3 Kasım 2014 Pazartesi

Nobet

Engin’i hayatimdan cikarmak istedikce daha da yakinlasiyoruz sanki. Bu durum beni korkutuyor. Erdem surekli Engin’in ne kadar rezil bir adam oldugundan bahsediyor. Sebepleri ise benim icin bir anlam ifade etmiyor. Ben onun icini biliyorum. Karisini aldatan rezil bir adam olsa da… O boyle olsun istemezdi. Bunun vicdan azabini cektigini, kendini kotu hissttigini biliyorum. Hepimizin yapmamiz gereken ama yaptigimiz seyler vardir.

Mutfak alisverisi yaptiktan sonra eve donuyorum elim kolum dolu. Markette baslayan bas agrim. Arabada artiyor. Eve vardigimda posetleri kollarima geciriyorum. Sol kolum hissiz… Hic bir sekilde kuvveti yok. Merdivenleri cikarken on basamak yuz basamak gibi geliyor. Kapiya vuruyorum. Erdem soylene soylene kapiyi aciyor. Oylece yigilip kaliyorum yere. Gozumu actigimda Erdem gozunu kirpmadan bana bakiyor. Yatagimin kenarina ilisik oturuyor.
‘Hani gecmisti, ilaclar iyi gelmisti abla?’
‘Buraya geldigimden beri ilk defa oluyor, gercekten…’
‘Ya ben olmasaydim?’
‘Burdasin ama’

Kolum hala hissiz ve cok zayif. Kalkiyorum ve dusa giriyorum. Kapiyi kitlemiyorum. Erdem kapinin onunde beni bekliyor. Gozumu kapatmiyorum. Ilik bird us alip cikiyorum. Basimin agrisi geciyor yavas yavas ama aptal gibiyim. Basima sert bir seyle vurulmus gibi sersem… Ben ustumu giyerken Erdem bir seyler hazirlamaya koyuluyor. Mutfaga gidip ona yardim etmeye basliyorum. Yasli teyzeler gibi yavas yavas yuruyor, hareket ediyorum. Hizli bir sey yaparsam kirilcakmisim gibi hissediyorum. Bardak almak icin dolaba uzaniyorum. Her iki elimle birer tane bardak aliyorum. Sol elim bardagin agirligini kaldiramiyor ve bardak elimden kayip dusuyor. Aglamaya basliyorum. Erdem omuzumdan tutup beni sandalyeye oturtuyor. Yeri temizliyor. Bir seyler yiyoruz. Hic konusmuyoruz. Erdem o aksam icmiyor. Ben erkenden yatagima gidiyorum. Erdem icerde butun sessizligiyle oturuyor.


Bu herkesin bildigi migren agrisi aslinda.

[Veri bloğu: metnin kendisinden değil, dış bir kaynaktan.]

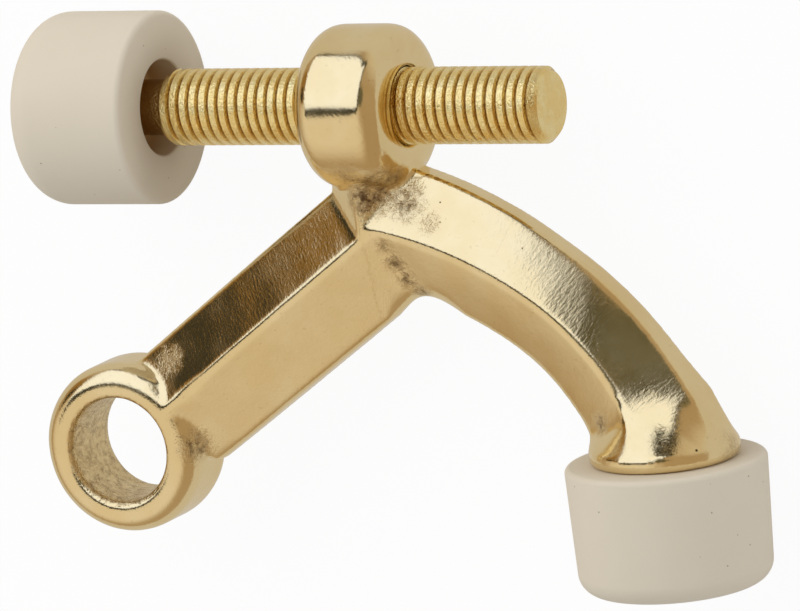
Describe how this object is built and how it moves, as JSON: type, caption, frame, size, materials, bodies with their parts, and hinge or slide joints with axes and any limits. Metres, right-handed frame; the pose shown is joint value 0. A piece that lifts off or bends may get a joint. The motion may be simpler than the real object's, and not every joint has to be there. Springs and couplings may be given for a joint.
{
  "type": "hinge pin door stop",
  "caption": "Cast brass door stop that hangs on a hinge pin, with a fixed rubber tip on a curved arm and a threaded rod with a second rubber tip to set the opening.",
  "frame": {"origin": "centre of the hinge pin bore, half way through its ring", "axes": "+Z along the hinge pin, +X along the adjusting screw from its rubber tip to its free end, -Y the way the fixed rubber tip points"},
  "size_m": [0.0639, 0.0476, 0.0164],
  "materials": {
    "polished_brass": "polished casting",
    "screw_brass": "rolled thread, brass plated",
    "cream_rubber": "matte moulded rubber"
  },
  "bodies": {
    "casting": {"body_casting": "polished_brass", "fixed_bumper": "cream_rubber"},
    "tip": {"adjustable_bumper": "cream_rubber"},
    "screw": {"adjusting_screw": "screw_brass"}
  },
  "joints": [
    {"name": "screw_travel", "type": "slide", "parent": "casting", "child": "tip", "axis": [1, 0, 0], "range_m": [-0.0127, 0.013]},
    {"name": "screw_turn", "type": "hinge", "parent": "tip", "child": "screw", "pos_m": [0.02475, 0.02817, 0], "axis": [1, 0, 0], "range_deg": [-5700, 5700]}
  ],
  "couplings": [
    {"joint": "screw_turn", "follows": "screw_travel", "rad_per_m": 6926.4}
  ]
}
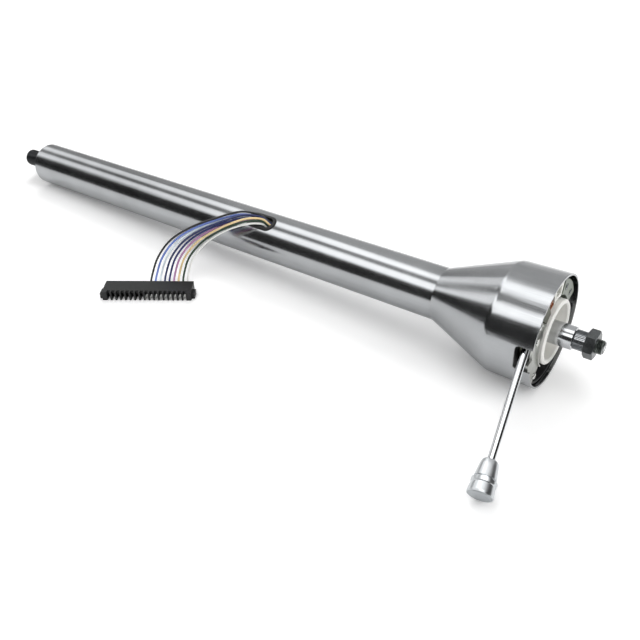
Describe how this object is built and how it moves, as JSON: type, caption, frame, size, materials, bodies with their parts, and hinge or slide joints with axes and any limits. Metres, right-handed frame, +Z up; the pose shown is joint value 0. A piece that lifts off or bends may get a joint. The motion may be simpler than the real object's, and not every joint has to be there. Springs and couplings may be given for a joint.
{
  "type": "steering column",
  "caption": "Steering column: straight tube with a flared bell housing, splined shaft, turn lever with knob, and a wire harness with a flat plug.",
  "frame": {"origin": "lower tip of the steering shaft, on the column's axis", "axes": "+X along the column towards the wheel, tipped up by 2.3 degrees as the column lies on a surface; +Z up; the turn lever points towards -Y"},
  "size_m": [0.7781, 0.2313, 0.1045],
  "materials": {
    "brushed_steel": "drawn and lengthwise brushed steel",
    "steel_plate": "bright zinc passivated steel",
    "cast_zinc": "as cast zinc",
    "zinc_plate": "zinc plated",
    "black_screw": "black oxide",
    "bright_screw": "zinc plated",
    "black_plastic": "moulded",
    "bearing_steel": "ground",
    "spring_steel": "drawn",
    "black_steel": "phosphated",
    "polished_steel": "ground and polished",
    "white_nylon": "moulded",
    "copper": "stamped",
    "grey_plastic": "moulded",
    "white_plastic": "moulded",
    "chrome": "plated",
    "turned_aluminium": "turned and clear anodised",
    "black_rubber": "moulded",
    "loom_tape": "wound tape",
    "plug_nylon": "moulded",
    "tinned_brass": "tinned",
    "black_wire": "extruded insulation",
    "light_blue_wire": "extruded insulation",
    "pale_blue_wire": "extruded insulation",
    "navy_wire": "extruded insulation",
    "dark_blue_wire": "extruded insulation",
    "purple_wire": "extruded insulation",
    "peach_wire": "extruded insulation",
    "green_wire": "extruded insulation",
    "white_wire": "extruded insulation"
  },
  "bodies": {
    "column": {"column_tube": "brushed_steel", "bell": "brushed_steel", "tube_end_plate": "steel_plate", "bearing_housing": "cast_zinc", "housing_screws": "black_screw", "foot_plug": "black_plastic", "lower_outer_race": "bearing_steel", "lower_balls": "bearing_steel", "upper_outer_race": "bearing_steel", "upper_balls": "bearing_steel", "switch_base": "black_plastic", "switch_block": "grey_plastic", "block_springs": "spring_steel", "switch_frame": "white_plastic", "contact_strips": "copper", "switch_screws": "black_screw", "pivot_bracket": "zinc_plate", "bracket_screws": "bright_screw", "pivot_pin": "bright_screw", "detent_spring": "spring_steel", "horn_brush": "copper", "harness_grommet": "black_rubber", "harness_run": "loom_tape", "wire_1": "black_wire", "wire_2": "light_blue_wire", "wire_3": "pale_blue_wire", "wire_4": "navy_wire", "wire_5": "dark_blue_wire", "wire_6": "purple_wire", "wire_7": "peach_wire", "wire_8": "green_wire", "wire_9": "white_wire", "plug_shell": "plug_nylon", "plug_contacts": "tinned_brass"},
    "steering_shaft": {"lower_inner_race": "bearing_steel", "upper_inner_race": "bearing_steel", "race_seat": "steel_plate", "preload_spring": "spring_steel", "retaining_ring": "spring_steel", "lower_shaft": "black_steel", "upper_shaft": "polished_steel", "shear_pins": "white_nylon", "cancel_cam": "white_nylon", "horn_ring": "copper", "wheel_nut": "black_steel"},
    "turn_lever": {"lever_arm": "cast_zinc", "lever_rod": "chrome", "lever_knob": "turned_aluminium", "knob_cap": "turned_aluminium"},
    "hazard_switch": {"hazard_stem": "chrome", "hazard_knob": "black_plastic"}
  },
  "joints": [
    {"name": "steering_turn", "type": "hinge", "parent": "column", "child": "steering_shaft", "pos_m": [0, 0, 0], "axis": [0.9992, 0, 0.0394], "continuous": true},
    {"name": "turn_signal", "type": "hinge", "parent": "column", "child": "turn_lever", "pos_m": [0.72549, -0.03535, 0.03825], "axis": [0.9992, 0, 0.0394], "range_deg": [-9, 9]},
    {"name": "hazard_push", "type": "slide", "parent": "column", "child": "hazard_switch", "axis": [0.0068, 0.9848, -0.1735], "range_m": [-0.005, 0]}
  ]
}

Sadece benim vucudum asiri tepkiler veriyor bu bas agrisina. Oylesine siddetli agrilar yasiyorum ki midem bulaniyor, kusuyorum. Basim donuyor, bayiliyorum. Ensemden sinirler cekiliyor, kolumu hissetmiyorum. Bir keresinde tek basima otel odasindaydim. Bas agrima iyi gelecegini dusunerek dusa girmistim. Bir anda basim dondu, dengemi kaybettim. Tutunmaya calisirken kuvetten disari dogru kayip yere dustum. Kaburgalarim kuvetin kenarina denk gelmisti bir kac saniye nefes alamadim. Basimi cok sert yere carpmistim. Gozum karardi. Bayilmamistim ama aci cekiyordum. Kendimi nasil ayaga kaldiracagimi bilmiyordum. Zar zor banyodaki acil yardim dugmesine bastim. Kisa sure icinde saglik ekibi geldi. Oyle cirilciplak yerde yatan bir kadin. Cok utanc vericiydi. Bu olaydan sonra doktora gittim. Tabi ki stresten ve cok fazla dusunmekten oldugunu soyledi. Bir takim ilaclar verdi. Migren nobetlerim gittikce azaldi. Uzun zamandir gayet iyi hissediyordum. Onca olay gelip gecmisti ve ben migren nobeti gecirmemistim. Buyuk ihtimalle yasadigim onca seyden artta kalanlar vardi. Beni zayif dusurmek icin de guvendigim birinin yanimda olmasini beklediler. Yatagimda oyle aptal aptal otururken Erdem’in icerdeki nefesini duyabiliyorum. Migren nobeti gecse de o bu gece benim basimda nobet tutacak, biliyorum.